5. Learn something new from your reading

Whenever I read the Bible, I would often discover something new that I hadn’t seen before. Here is something new that I learned from my recent Easter Bible reading, in Matthew 27:50-53:

50 And Jesus cried out again with a loud voice and yielded up his spirit. 51 And behold, the curtain of the temple was torn in two, from top to bottom. And the earth shook, and the rocks were split. 52 The tombs also were opened. And many bodies of the saints who had fallen asleep were raised, 53 and coming out of the tombs after his resurrect­ion they went into the holy city and appeared to many. (ESV)

I previously had not read this passage carefully, but this time I saw that the saints could have been raised right after Jesus had died, but they waited in their tombs until after his resurrection before coming out to meet the people in Jerusalem! At least that is a possible reading of the event, though the event itself is of secondary importance to me.

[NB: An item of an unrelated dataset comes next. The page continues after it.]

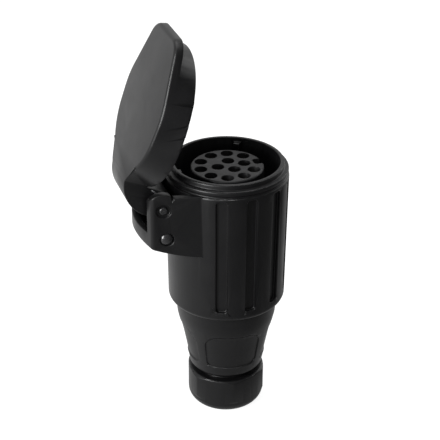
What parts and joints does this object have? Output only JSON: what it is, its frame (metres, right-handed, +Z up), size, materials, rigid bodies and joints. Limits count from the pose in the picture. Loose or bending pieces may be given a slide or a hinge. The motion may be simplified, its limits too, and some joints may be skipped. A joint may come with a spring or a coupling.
{
  "type": "trailer socket",
  "caption": "In-line trailer socket with a fluted round barrel, hinged lid, tapered rear shell and cable gland nut.",
  "frame": {"origin": "centre of the gland nut's flat bottom, where the cable leaves", "axes": "+Z up the socket's axis towards the mouth, -X towards the lid's hinge, +X towards the keyway, hinge axis along Y"},
  "size_m": [0.0724, 0.0544, 0.1763],
  "materials": {
    "shell": "satin black moulded plastic",
    "insert": "matt dark grey moulded plastic",
    "seal": "soft black rubber",
    "slip_ring": "plain grey slip ring",
    "contact": "turned brass",
    "steel": "zinc plated steel",
    "black_pin": "blackened steel"
  },
  "bodies": {
    "socket": {"front_housing": "shell", "rear_shell": "shell", "housing_seal": "seal", "contact_carrier": "insert", "carrier_plate": "insert", "carrier_screws": "steel", "contact_01": "contact", "contact_02": "contact", "contact_03": "contact", "contact_04": "contact", "contact_05": "contact", "contact_06": "contact", "contact_07": "contact", "contact_08": "contact", "contact_09": "contact", "contact_10": "contact", "contact_11": "contact", "contact_12": "contact", "contact_13": "contact", "terminal_screws": "steel", "hinge_pin": "black_pin", "stop_pin": "black_pin", "hinge_spring_front": "steel", "hinge_spring_rear": "steel", "gland_seal": "seal"},
    "lid": {"lid": "shell", "lid_gasket": "seal"},
    "slip_ring": {"gland_ring": "slip_ring"},
    "gland_nut": {"gland_nut": "shell"}
  },
  "joints": [
    {"name": "lid_hinge", "type": "hinge", "parent": "socket", "child": "lid", "pos_m": [-0.0321, 0, 0.1068], "axis": [0, 1, 0], "range_deg": [-35, 69.5]},
    {"name": "gland_travel", "type": "slide", "parent": "socket", "child": "slip_ring", "axis": [0, 0, 1], "range_m": [-0.0045, 0]},
    {"name": "gland_turn", "type": "hinge", "parent": "slip_ring", "child": "gland_nut", "pos_m": [0, 0, 0], "axis": [0, 0, 1], "range_deg": [-1080, 0]}
  ],
  "couplings": [
    {"joint": "gland_turn", "follows": "gland_travel", "rad_per_m": 4188.8}
  ]
}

Even where a detail is not new to you, you can gain deeper spiritual insight into it. In my Easter reading, I reflected over the following:

  • Jesus calls his disciples “my brothers” (Mt.28:10; John 20:17)
  • “I bestow on you a kingdom, just as my Father bestowed one on me” (Luke 22:29)
  • “All authority in heaven and on earth has been given to me” (Matthew 28:18)

6. You can read these chapters any day of the year

You don’t need to limit yourself to Good Friday or Easter Sunday for reading from the aforementioned chapters in the four gospels.

7. Think of one area where you can be transformed

Jesus’ resurrection is not only about himself but also about us. His resur­rect­ion is the first fruits of those who belong to Christ (1Cor.15:20,23). We are reconciled to God by the death of his Son, but are saved much more by his life (Rom.5:10). If we have been united with Christ in the likeness of his death, we will live in the likeness of his resurrection (Rom. 6:5).

Since we participate in the resurrection life of Jesus, now is the time to think of one area of our lives where we could undergo deeper transformation, perhaps in our speech, our conduct, or our love for humankind, by the grace of the risen Lord!